An affidavit for use on a motion may contain statements of the deponent’s information and belief with respect to facts that are not contentious, if the source of the information and the fact of the belief are specified in the affidavit.
[22] The statement that documentation which Mr. Atkinson believes has been filed in the Whitby action “is highly sensitive to L.H. Gray’s commercial interests” is contentious. That statement should have been included in an affidavit from someone at L.H. Gray with personal knowledge of L.H. Gray’s commercial interests. It was not so included.
[23] On this motion there is no affidavit from anyone at L.H. Gray and no explanation as to why there is no such affidavit. Paragraph 21 of Mr. Atkinson’s affidavit thus offends the best evidence rule.
[24] There is an issue on this motion as to whether the materials filed in the Whitby action are indeed confidential. Those materials were in the court file open to the public for almost a year before L.H. Gray obtained a sealing order from Lauwers J. Given that L.H. Gray waited so long before obtaining that sealing order, one wonders just how sensitive to L.H. Gray the information in those materials was.
[25] Paragraph 23 of Mr. Atkinson’s affidavit describes the materials which L.H. Gray intends to file in response to a motion by the plaintiffs for production of L. H. Gray documents for discovery purposes in this action. In this paragraph Mr. Atkinson makes reference to “L.H. Gray’s proprietary grading processes” and its egg grading machine. There is an issue as to whether those processes are indeed confidential and proprietary.
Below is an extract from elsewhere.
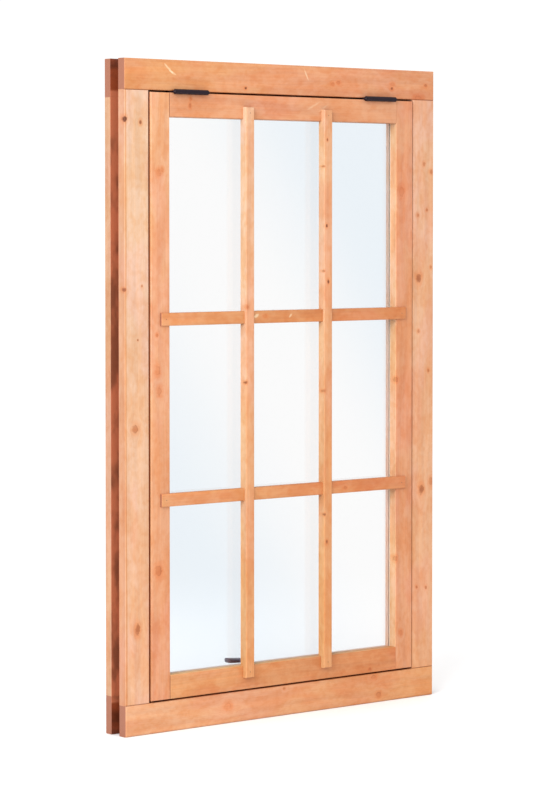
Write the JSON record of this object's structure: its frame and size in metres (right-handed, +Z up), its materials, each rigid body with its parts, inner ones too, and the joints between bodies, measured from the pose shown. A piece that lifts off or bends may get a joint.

[26] I have been given no information on this motion about the egg grading machine which L.H. Gray uses. I do not know if any features of that machine have been protected by patents. I do not know if that machine was secretly designed and built by L.H. Gray itself or if it was designed and built by a commercial supplier of equipment used by egg graders. If the latter was the case, information about how to use the egg grading machine would be available to anyone who bought the same model of machine from a dealer. If so, a sealing order respecting such information would be inappropriate unless the information was confidential in fact and the supplier demanded and obtained a confidentiality agreement from every buyer.
[27] In paragraph 25 of his affidavit Mr. Atkinson makes reference to a pending summary judgment motion by L.H. Gray. He states in part “The summary judgment motion materials will also contain highly sensitive and proprietary information regarding L.H. Gray’s grading process”.
[28] In paragraph 26 of his affidavit Mr. Atkinson refers to “the serious risk to L H Gray’s commercial interests if its proprietary information is disclosed to the public”.
[29] The passages in paragraphs 23, 25 and 26 of Mr. Atkinson’s affidavit which I have quoted suffer from the same flaws as paragraph 21. They are not by their nature statements about Mr. Atkinson’s direct personal knowledge. They do not comply with subrule 39.01(4). They are contentious. They offend the best evidence rule.
[30] That being so, I cannot give those statements any weight.
[31] I have therefore come to the conclusion that the Gray defendants have not met the test for obtaining a confidentiality or sealing order laid down in Sierra Club, supra.
[32] For all these reasons, this motion is dismissed.
[33] Within 10 days the plaintiffs and the Gray defendants are to exchange and file with me their costs outlines (Form 57B) . Within a further 10 days they are to exchange and file with me their responding costs submissions. There will be no costs order in favour of or against Mr. Bourdeau.